Most plans for the marathon build up distance and volume of miles gradually over time.  This will give you the endurance to run the event, but long runs themselves won’t give you any speed.  They may keep you from slowing down but they won’t speed you up.

To speed up you need some sort of speed work.  It comes in different shapes and sizes from track workouts to tempo runs but it is all designed to make you faster at your chosen race distance.

Then there are specific strength work outs.  This is where you focus on making your muscles stronger.  Whether those are your quads with hill work or your glutes by doing planks it is another way to get you to the finish line without slowing.

In addition there are workouts that focus on your form and are meant to help you run more efficienly at the same effort.

The trouble is, with all these different flavors of workouts your head will start to spin.  You can’t do all workouts all the time.  Some of the worst training plans I’ve seen try to cram a little bit of everything into a 3-month training plan.  Like a bad recipe.  A handful of this and a dash of that.

The way the pros do it is that they periodize their training.  They focus on different aspects of improvement in different cycles leading up to their event.  In this way they build one cycle on top of the previous cycle to add improvements without losing the value of the previous cycles.

Typically this will take the form of building a solid base then fine tuning as the event approaches.

It’s not a 100% shift in the focus of your training.  You don’t go from 100% speed work on the track to just long runs.  You move the focus of the quality workouts and leave the base about the same.

When you set up your training this way you create macro-cycles.  Within those macro cycles you have micro-cycles.

For example let’s say you have a 6 month training plan for the marathon.  You might set up 3 macro cycles of 2 months each.  In the first 2 months cycle you are going to primarily focus on building up a good base by running a good form long runs and doing heart rate training.

In the second 2 month cycle you might focus on building aerobic fitness by switching your focused quality runs to long tempo and hard step-up runs.  In this way you are laying some good, longish, hard efforts on top of the fitness you have built.

In the final 2 month cycle you might then focus on some faster speedwork and some course specific work, like hills.  This will build speed on top of your fitness.  A good coach will design these master cycles for you so that you peak at the right time.

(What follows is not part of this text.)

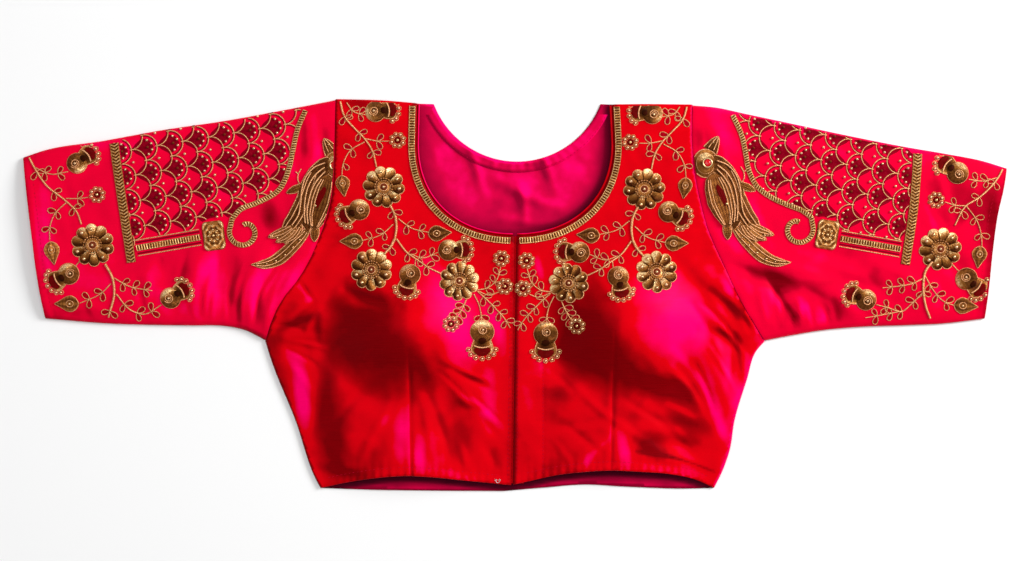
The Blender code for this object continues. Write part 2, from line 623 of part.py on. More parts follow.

The micro-cycles or waves within each of these macro-cycles might then be weekly.  It may take the form of week one medium effort and volume, week two hard effort and volume, week three very hard effort and volume, week four back off or relative rest.  In this example the micro-training waves would repeat through each macro-cycle.

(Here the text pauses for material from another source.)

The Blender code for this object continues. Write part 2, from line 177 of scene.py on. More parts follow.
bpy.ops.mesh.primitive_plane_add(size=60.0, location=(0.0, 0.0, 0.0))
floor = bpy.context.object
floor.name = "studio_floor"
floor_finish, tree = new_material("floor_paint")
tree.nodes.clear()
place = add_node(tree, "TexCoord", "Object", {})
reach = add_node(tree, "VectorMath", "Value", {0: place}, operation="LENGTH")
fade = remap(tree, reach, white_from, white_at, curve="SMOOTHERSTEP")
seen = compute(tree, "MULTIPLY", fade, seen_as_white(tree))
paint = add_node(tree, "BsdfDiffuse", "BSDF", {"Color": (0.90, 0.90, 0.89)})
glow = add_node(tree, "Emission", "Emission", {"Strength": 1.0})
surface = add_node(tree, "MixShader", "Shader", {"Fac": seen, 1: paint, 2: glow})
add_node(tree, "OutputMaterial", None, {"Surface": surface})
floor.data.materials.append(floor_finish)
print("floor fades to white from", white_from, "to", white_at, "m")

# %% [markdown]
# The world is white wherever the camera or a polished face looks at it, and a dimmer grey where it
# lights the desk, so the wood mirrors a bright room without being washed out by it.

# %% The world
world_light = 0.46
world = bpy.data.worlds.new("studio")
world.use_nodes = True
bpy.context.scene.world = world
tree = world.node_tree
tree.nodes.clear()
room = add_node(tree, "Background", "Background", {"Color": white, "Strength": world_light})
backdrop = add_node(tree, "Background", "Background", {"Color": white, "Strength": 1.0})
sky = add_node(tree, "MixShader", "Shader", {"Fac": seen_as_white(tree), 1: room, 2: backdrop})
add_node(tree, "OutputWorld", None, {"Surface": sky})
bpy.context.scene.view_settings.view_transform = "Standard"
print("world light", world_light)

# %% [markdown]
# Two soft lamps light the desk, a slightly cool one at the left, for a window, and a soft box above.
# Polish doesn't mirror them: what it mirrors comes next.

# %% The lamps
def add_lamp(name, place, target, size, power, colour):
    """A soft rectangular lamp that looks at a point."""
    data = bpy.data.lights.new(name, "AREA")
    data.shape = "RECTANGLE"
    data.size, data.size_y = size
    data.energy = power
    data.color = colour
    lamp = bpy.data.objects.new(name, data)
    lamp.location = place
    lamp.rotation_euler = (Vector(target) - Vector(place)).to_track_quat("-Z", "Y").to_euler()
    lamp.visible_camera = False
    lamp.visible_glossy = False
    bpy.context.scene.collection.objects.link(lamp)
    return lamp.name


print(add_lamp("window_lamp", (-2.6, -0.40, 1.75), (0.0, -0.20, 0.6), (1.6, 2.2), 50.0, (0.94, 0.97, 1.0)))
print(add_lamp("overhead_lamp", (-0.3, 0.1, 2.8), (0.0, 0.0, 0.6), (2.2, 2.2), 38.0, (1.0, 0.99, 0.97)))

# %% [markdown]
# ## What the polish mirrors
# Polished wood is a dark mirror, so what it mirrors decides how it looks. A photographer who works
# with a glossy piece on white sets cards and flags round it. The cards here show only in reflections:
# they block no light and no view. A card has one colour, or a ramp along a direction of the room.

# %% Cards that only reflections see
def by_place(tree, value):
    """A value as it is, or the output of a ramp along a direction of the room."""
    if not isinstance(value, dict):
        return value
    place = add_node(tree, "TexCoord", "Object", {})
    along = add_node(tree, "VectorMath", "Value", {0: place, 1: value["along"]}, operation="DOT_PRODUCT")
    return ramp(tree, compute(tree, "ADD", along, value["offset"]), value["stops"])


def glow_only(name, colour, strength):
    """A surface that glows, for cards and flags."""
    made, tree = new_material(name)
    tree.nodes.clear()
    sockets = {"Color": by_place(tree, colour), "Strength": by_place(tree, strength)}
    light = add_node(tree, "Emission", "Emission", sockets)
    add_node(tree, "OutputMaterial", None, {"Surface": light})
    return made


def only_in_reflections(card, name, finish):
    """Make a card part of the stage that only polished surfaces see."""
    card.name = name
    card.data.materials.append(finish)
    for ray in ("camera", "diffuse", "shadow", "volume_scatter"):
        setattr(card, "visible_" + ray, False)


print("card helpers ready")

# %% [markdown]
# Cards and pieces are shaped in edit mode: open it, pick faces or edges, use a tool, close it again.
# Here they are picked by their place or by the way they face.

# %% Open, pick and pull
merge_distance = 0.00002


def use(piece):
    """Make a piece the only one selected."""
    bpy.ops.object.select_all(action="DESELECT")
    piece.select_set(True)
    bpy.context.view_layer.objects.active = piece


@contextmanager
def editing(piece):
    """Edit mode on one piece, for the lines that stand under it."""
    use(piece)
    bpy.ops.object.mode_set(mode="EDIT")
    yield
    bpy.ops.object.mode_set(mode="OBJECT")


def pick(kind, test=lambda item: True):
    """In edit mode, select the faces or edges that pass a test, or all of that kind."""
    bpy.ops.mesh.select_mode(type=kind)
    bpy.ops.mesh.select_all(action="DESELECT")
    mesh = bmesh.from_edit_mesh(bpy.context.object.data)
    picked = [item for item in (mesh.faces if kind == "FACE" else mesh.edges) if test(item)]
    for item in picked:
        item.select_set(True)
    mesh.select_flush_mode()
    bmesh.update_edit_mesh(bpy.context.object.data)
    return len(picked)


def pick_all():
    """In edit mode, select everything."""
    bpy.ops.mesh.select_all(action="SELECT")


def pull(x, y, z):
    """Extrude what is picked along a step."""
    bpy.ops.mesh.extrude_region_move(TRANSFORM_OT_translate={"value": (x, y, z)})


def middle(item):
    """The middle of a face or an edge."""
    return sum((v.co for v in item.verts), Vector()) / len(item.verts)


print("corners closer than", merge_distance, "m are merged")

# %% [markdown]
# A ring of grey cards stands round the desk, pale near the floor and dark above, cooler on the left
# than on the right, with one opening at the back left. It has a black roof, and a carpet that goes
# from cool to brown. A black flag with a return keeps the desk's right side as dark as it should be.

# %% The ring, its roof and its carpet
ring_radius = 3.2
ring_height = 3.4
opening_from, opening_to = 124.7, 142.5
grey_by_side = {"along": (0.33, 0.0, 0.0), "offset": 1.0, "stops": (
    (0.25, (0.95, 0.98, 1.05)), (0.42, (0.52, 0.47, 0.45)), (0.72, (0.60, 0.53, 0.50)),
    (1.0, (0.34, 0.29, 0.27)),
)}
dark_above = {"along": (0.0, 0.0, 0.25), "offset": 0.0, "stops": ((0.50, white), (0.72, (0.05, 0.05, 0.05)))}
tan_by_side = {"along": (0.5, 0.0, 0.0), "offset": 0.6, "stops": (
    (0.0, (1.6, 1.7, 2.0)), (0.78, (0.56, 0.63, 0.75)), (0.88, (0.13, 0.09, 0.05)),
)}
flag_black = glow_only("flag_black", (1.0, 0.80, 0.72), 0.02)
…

Why do you care?  Well you care because if you have the time to train you can set up a plan that focuses on specific areas of strength and weakness in a rigorous, periodic fashion that will get you to the starting line much fitter than if you tried to do a little bit of everything or a simple incremental load of volume and intensity.

Since I’m running a marathon every month I have just about one cycle between marathons and I can use that to focus on a weakness.  This month I had a 6 week gap between races.  This last race I felt like my endurance was poor so I focused this last cycle on getting some heavy miles in and some long tempo runs.

Now that I’m within 2-3 weeks of the race I’m doing a micro cycle that is less miles but focusing on downhill running for this specific race.  At the same time I’m lessening the volume to taper so my legs will be ready when I show up to race.

Ask your coach and look at your yearly training cycles to see if there is an opportunity to work in some macro-cycle focus to your training.

1 thought on “How to use ‘waves’ in your training”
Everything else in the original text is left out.